The cropped photo, taken during the Trooping the Colour in 2019 where much of the extended Royal Family appeared on the balcony of Buckingham Palace to watch the RAF flypast, shows Prince William and Kate Middleton in the centre of the photograph.
However, the newspaper noticed, the arrangement of the family that day is not as it appears in the Netflix trailer. Rather, Queen Elizabeth II at was the centre of the original photograph and Harry and Meghan were actually standing closer to her than William and Kate.
In the aftermath of all of these accusations, it’s certain that royal watchers will be closely dissecting and scrutinizing all of the footage included in the Harry & Meghan documentary when it begins streaming on Netflix Dec. 8.

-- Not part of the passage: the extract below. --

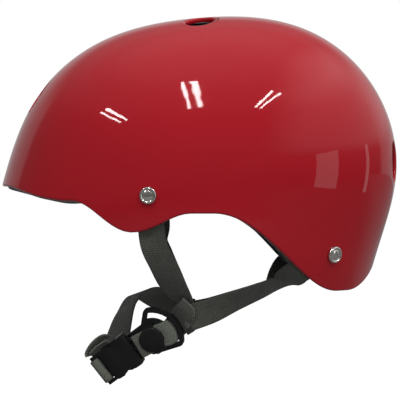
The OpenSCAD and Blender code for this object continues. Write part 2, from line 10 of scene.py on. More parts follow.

Royal biographer Angela Levin told The Scottish Sun the inclusion of deceptive imagery left her “speechless.”
“It turns your stomach. Why do that? Are they trying to pretend crowds and crowds of people are coming to watch them? What are they saying?” she told the publication, adding it’s very likely Harry and Meghan were given a chance to review the trailers before they were released.
‘Harry & Meghan’ trailer
“They complain about the press manipulating things and not saying the truth and here they are doing exactly that. It’s very foolish,” Levin added. “They are risking their whole reputation. They must assume that we are all fools and we would not dare check on the pictures they have got because they have put them there.”
Royal expert Ingrid Seward defended the couple, saying they may not have realized the images were from events that did not include them. She did concede that using misleading imagery “weakens Harry’s comment about protecting his family.”
Netflix promises “the series explores the clandestine days of their early courtship and the challenges that led to them feeling forced to step back from their full-time roles in the institution.”
“With commentary from friends and family, most of whom have never spoken publicly before about what they witnessed, and historians who discuss the state of the British Commonwealth today and the Royal Family’s relationship with the press, the series does more than illuminate one couple’s love story, it paints a picture of our world and how we treat each other.”